Let $n = p_1^{e_1}p_2^{e_2}\ldots p_m^{e_k}$ for some primes $\{p_1, \ldots, p_m\}$. By definition $\phi(n)$ equals the number of elements in the set $\{0,1,\ldots,n-1\}$ that have no common divisor with $n$. We will count the number of elements that will be excluded in this setup, i.e. the number of elements of the set $S$ that do have a common divisor with $n$. In order for this to be true such a number $a$ has to be a multiple of one of the primes $p_1,\ldots,p_m$. If we denote by $S_d$ the set of multiples of $d$ in $\{0,1,\ldots,n-1\}$ then we can write $S = \bigcup_{p \in \{p_1, \ldots, p_m\}}S_p$. We will use the inclusion - exclusion principle to calculate the number of elements of $S$. Note that $\#S_d = \frac{n}{d}$ (which we will denote by $d'$) for any divisor $d$ of $n$, and that for $p_i \neq p_j$ we have $S_{p_ip_j} = S_{p_i} \bigcap S_{p_j}$. The the inclusion - exclusion principle goes like this: $\#S = \#S_{p_1} + \#S_{p_2} + \ldots \#S_{p_m} - \#S_{p_1p_2} - \ldots -\#S_{p_ip_j} \ldots + \#S_{p_ip_jp_k}\ldots$. Remark that the summation goes over the divisors of $n$ that are square free and $>1$. We can also write this as $\#S = \sum_{d | n, d >1} d'\mu(d).(-1)$ since $\mu$ kills the non square free divisors.

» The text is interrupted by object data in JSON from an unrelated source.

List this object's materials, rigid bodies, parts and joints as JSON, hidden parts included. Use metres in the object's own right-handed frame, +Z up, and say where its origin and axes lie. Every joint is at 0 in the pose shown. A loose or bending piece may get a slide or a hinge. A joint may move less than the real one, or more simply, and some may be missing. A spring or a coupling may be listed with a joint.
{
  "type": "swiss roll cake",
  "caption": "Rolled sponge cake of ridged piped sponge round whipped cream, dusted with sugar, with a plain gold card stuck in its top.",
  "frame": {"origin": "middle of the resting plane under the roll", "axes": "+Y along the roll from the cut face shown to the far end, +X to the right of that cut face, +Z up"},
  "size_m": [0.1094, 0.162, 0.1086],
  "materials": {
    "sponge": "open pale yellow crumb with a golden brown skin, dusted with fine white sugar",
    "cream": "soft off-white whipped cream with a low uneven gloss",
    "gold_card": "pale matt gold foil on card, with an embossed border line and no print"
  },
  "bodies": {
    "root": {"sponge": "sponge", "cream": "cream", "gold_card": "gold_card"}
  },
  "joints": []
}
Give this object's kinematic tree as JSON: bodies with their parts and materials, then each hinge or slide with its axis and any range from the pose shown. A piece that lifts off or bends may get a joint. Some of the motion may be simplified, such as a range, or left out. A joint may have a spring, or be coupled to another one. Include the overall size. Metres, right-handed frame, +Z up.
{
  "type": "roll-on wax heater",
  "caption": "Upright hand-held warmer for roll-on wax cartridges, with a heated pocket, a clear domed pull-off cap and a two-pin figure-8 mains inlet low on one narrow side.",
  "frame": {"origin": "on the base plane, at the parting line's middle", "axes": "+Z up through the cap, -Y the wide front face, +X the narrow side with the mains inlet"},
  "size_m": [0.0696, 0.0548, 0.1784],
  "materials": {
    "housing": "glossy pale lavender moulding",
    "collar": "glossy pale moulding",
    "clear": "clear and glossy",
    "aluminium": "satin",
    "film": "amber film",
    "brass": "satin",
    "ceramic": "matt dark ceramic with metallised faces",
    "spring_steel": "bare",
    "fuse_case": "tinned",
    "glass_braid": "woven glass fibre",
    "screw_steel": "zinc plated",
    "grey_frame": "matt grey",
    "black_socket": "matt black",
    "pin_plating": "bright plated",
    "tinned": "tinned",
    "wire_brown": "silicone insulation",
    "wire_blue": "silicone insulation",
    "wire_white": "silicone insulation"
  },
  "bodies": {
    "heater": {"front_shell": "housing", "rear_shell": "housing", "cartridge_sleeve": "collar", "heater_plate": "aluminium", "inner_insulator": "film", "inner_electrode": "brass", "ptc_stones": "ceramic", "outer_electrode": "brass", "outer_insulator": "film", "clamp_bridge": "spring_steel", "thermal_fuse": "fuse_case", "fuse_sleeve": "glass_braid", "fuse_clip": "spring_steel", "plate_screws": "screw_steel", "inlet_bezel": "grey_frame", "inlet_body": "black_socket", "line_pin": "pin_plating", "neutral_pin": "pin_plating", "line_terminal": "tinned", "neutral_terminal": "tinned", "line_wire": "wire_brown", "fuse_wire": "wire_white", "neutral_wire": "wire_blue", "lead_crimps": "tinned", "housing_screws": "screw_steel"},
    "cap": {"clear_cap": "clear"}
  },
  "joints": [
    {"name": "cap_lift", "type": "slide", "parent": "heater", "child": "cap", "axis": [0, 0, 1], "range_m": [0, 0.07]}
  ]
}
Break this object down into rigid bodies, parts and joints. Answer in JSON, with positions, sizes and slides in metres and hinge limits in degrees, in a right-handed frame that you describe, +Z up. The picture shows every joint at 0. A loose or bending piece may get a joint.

Finally : $$\phi(n) = n - \#S = n - \sum_{d | n, d >1} d'\mu(d).(-1) = n + \sum_{d | n, d >1} d'\mu(d) =\\ \sum_{d | n} d'\mu(d) = \sum_{d | n} d\mu(d')$$ Since $d$ and $d'$ are interchangeable and $1' = n$, $\mu(1) = 1$.

Example: $n = 225 = 3^25^2$. Then $S_3 = \{0, 3, 6, \ldots, 222\}$, $S_5 = \{0, 5, 10, \ldots, 220\}$ and $S_{15} = S_3 \bigcap S_5 = \{0, 15, 30, \ldots, 210\}$. Now $\#S_3 = 3' = 3.5^2$, $\#S_5 = 5' = 3^2.5$ and $\#S_{15} = 15' = 3.5$. Then the inclusion - exclusion principle gives: $$\#S = \#S_3 + \#S_5 - \#S_{15} = -(\mu(3)3'+\mu(5)5'+\mu(15)15') = -(\mu(3)3'+\mu(5)5'+ \mu(9)9' + \mu(15)15' + \mu(25)25' + \mu(45)45' + \mu(75)75' + \mu(225)225') = -\sum_{d \in \{3, 5, 9, 15, 25, 45, 75, 225\}}\mu(d)d' $$ Now $$\phi(n) = n - \#S = n + \sum_{d \in \{3, 5, 9, 15, 25, 45, 75, 225\}}\mu(d)d' = \sum_{d \in \{1, 3, 5, 9, 15, 25, 45, 75, 225\}}\mu(d)d'$$

Answer 4

$$ \forall n \geq 1 , g(n) = \sum_{d \mid n} f(d) \Rightarrow f(n) = \sum_{d \mid n} \mu(d) g \left(\frac{n}{d} \right) $$

$$ n = \sum_{d \mid n}\varphi(d) \Rightarrow \varphi(n) = \sum_{d \mid n} \frac{n\mu(d)}{d} = \sum_{d \mid n} d\mu \left( \frac{n}{d} \right) $$

proof of Möbius inversion formula is here http://www.proofwiki.org/wiki/M%C3%B6bius_Inversion_Formula

Answer 5

Hint: $$\varphi(p_1^{m_1}p_2^{m_2}\ldots p_k^{m_k}) = p_1^{m_1}p_2^{m_2}\ldots p_k^{m_k} \prod_{i=1}^k \left( 1 - \frac{1}{p_k}\right)$$ and $d \mid n$ iff $d=p_1^{r_1}p_2^{r_2}\ldots p_k^{r_k}$ for $0 \le r_i \le m_i$.